Alternativa a la destrucción

Vaya por delante mi agradecimiento al Altísimo y al gobierno regional por haber enterrado, esperemos que definitivamente, la pesadilla del fracking. Pero otras amenazas siguen presentes, pues cuando no queda más remedio que admitir la mayoritaria impotencia de la sociedad cántabra para innovar, producir y crear puestos de trabajo (ejemplo: la empresa más importante de la comarca de Rionansa es el asilo, con veintisiete empleados), lo fácil es destruir algo para sacar algún beneficio. La penúltima ocurrencia es la de urbanizar Castro Valnera, esa montaña casi siempre encapotada y dominadora de la comarca más deforestada, más castigada por los incendios invernales y pronta a ser adornada con ristras de gigantes con aspas. Toda una golosina para turistas.

 

Si tanto se quiere promover las bellezas de Cantabria, ¿por qué no construir con esmero la aportación humana al paisaje? Es decir: derruir construcciones abandonadas, hacer cierres con cierto cuidado en vez de con somieres, construir bebederos en vez de plantar bañeras, sustituir las basuras por jardines, adornar las casas con flores y árboles en vez de con enanitos e hipogrifos, adecentar fachadas y, sobre todo, elaborar normas urbanísticas que impidan el desaguisado estético que nos distingue de los países de la Europa civilizada.

 

Además de promover el turismo, reviviría la construcción y dejaríamos a nuestros descendientes un entorno más digno. Y se conseguiría que los cántabros no estén condenados a picar entradas y poner cafés.

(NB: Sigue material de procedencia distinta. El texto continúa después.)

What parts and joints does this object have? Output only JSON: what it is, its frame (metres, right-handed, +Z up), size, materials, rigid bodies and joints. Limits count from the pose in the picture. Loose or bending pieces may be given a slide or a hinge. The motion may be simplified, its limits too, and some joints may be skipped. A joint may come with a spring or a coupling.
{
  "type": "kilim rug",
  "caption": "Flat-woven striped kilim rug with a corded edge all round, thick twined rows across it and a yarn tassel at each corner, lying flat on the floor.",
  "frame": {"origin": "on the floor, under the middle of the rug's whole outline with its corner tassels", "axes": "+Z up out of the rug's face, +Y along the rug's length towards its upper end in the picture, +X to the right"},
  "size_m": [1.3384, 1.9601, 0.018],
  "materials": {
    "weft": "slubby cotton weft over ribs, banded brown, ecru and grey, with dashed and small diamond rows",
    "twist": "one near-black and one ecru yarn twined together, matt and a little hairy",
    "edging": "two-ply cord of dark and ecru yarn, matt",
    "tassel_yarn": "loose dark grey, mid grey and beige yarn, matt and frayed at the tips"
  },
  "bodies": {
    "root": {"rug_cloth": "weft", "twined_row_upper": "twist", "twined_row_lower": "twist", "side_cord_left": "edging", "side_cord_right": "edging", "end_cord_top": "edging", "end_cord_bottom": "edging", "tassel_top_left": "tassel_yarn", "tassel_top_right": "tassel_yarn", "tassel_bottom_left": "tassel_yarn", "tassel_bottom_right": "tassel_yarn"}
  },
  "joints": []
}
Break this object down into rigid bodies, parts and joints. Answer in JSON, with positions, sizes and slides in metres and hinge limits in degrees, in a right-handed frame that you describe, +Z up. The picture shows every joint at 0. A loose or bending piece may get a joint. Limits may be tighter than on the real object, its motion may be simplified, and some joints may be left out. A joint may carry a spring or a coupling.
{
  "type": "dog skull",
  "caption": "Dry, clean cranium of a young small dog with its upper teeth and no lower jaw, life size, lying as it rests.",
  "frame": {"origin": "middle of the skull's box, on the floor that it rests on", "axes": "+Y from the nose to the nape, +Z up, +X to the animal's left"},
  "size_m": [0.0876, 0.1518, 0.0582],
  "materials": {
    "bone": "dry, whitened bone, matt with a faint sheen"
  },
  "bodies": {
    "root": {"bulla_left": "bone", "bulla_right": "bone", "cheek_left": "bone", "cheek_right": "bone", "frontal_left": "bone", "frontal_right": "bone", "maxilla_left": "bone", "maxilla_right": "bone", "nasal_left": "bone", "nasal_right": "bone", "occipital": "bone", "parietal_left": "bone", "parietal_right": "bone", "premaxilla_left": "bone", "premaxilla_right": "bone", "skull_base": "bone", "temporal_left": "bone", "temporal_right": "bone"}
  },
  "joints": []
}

Aunque, bien mirado, tampoco tienen esos oficios mal futuro dada la estrategia a largo plazo de convertir España en el puticlub de Europa. Cuando se nos acaben las montañas en las que colocar teleféricos y restaurantes, siempre quedará la salida de irse a trabajar a los megacasinos de Madrid. E incluso a los de Cataluña. Aunque en este último caso hará falta pasaporte.